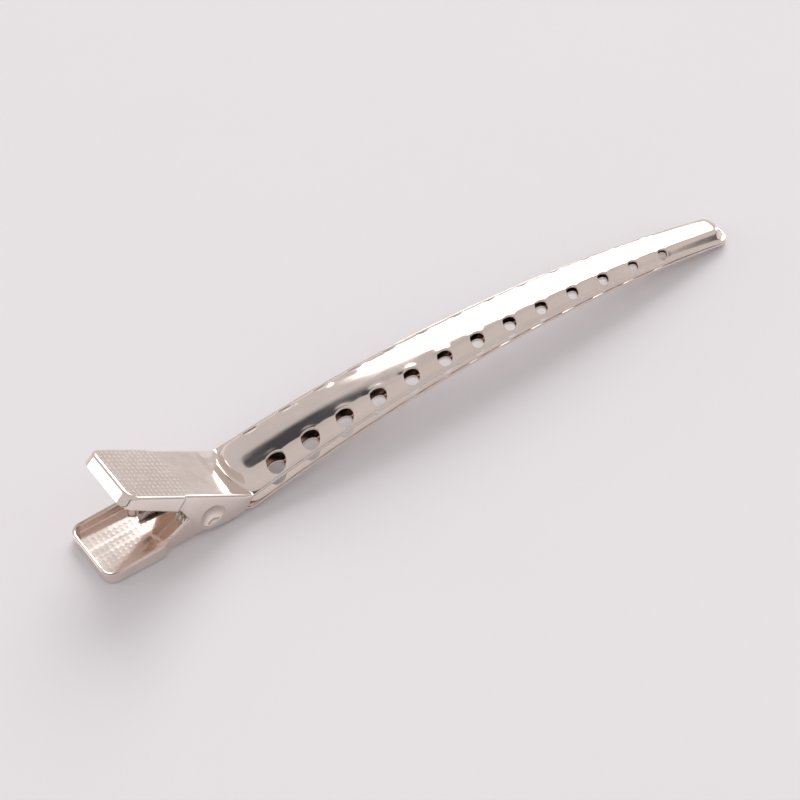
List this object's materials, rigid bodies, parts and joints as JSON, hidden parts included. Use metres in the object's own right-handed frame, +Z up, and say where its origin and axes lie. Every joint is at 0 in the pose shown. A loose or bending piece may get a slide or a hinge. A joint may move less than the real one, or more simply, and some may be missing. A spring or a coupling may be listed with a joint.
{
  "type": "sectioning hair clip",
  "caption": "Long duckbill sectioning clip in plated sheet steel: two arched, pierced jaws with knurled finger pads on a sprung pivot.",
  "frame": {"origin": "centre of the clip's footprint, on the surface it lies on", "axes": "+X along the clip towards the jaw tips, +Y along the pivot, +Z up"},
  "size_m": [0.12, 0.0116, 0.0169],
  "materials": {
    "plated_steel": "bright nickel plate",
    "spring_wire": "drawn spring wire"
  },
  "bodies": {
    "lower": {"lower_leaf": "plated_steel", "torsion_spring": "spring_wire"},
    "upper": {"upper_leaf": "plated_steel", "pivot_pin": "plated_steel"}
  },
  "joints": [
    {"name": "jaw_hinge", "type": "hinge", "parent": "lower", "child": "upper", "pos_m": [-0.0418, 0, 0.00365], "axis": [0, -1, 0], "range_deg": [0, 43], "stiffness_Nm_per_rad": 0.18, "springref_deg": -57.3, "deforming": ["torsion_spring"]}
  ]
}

###

- _Task description_
Nothing should be left out: repeat all of the data exactly.

- _Result below_
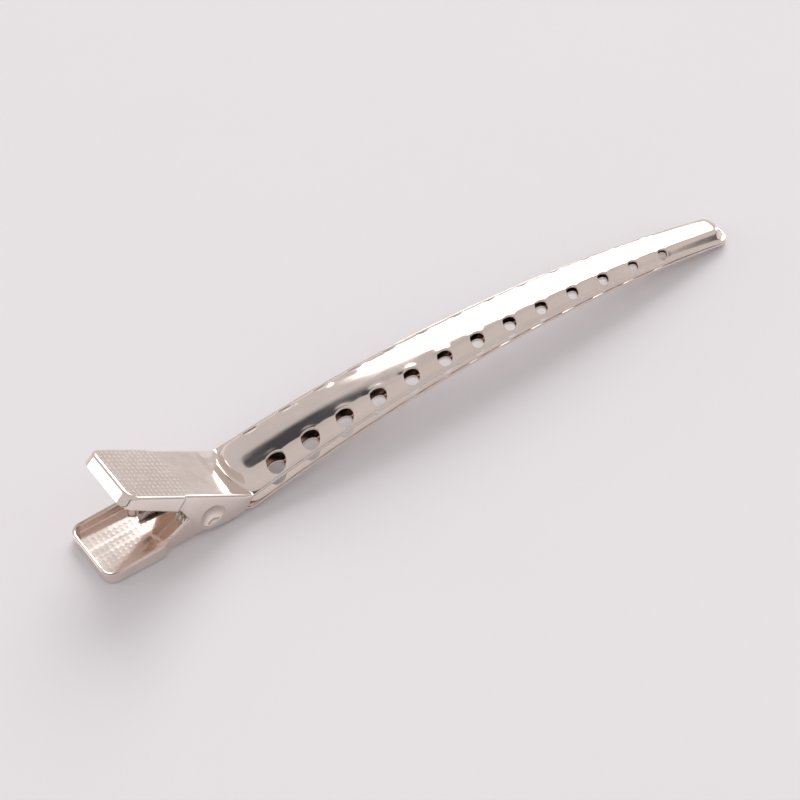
List this object's materials, rigid bodies, parts and joints as JSON, hidden parts included. Use metres in the object's own right-handed frame, +Z up, and say where its origin and axes lie. Every joint is at 0 in the pose shown. A loose or bending piece may get a slide or a hinge. A joint may move less than the real one, or more simply, and some may be missing. A spring or a coupling may be listed with a joint.
{
  "type": "sectioning hair clip",
  "caption": "Long duckbill sectioning clip in plated sheet steel: two arched, pierced jaws with knurled finger pads on a sprung pivot.",
  "frame": {"origin": "centre of the clip's footprint, on the surface it lies on", "axes": "+X along the clip towards the jaw tips, +Y along the pivot, +Z up"},
  "size_m": [0.12, 0.0116, 0.0169],
  "materials": {
    "plated_steel": "bright nickel plate",
    "spring_wire": "drawn spring wire"
  },
  "bodies": {
    "lower": {"lower_leaf": "plated_steel", "torsion_spring": "spring_wire"},
    "upper": {"upper_leaf": "plated_steel", "pivot_pin": "plated_steel"}
  },
  "joints": [
    {"name": "jaw_hinge", "type": "hinge", "parent": "lower", "child": "upper", "pos_m": [-0.0418, 0, 0.00365], "axis": [0, -1, 0], "range_deg": [0, 43], "stiffness_Nm_per_rad": 0.18, "springref_deg": -57.3, "deforming": ["torsion_spring"]}
  ]
}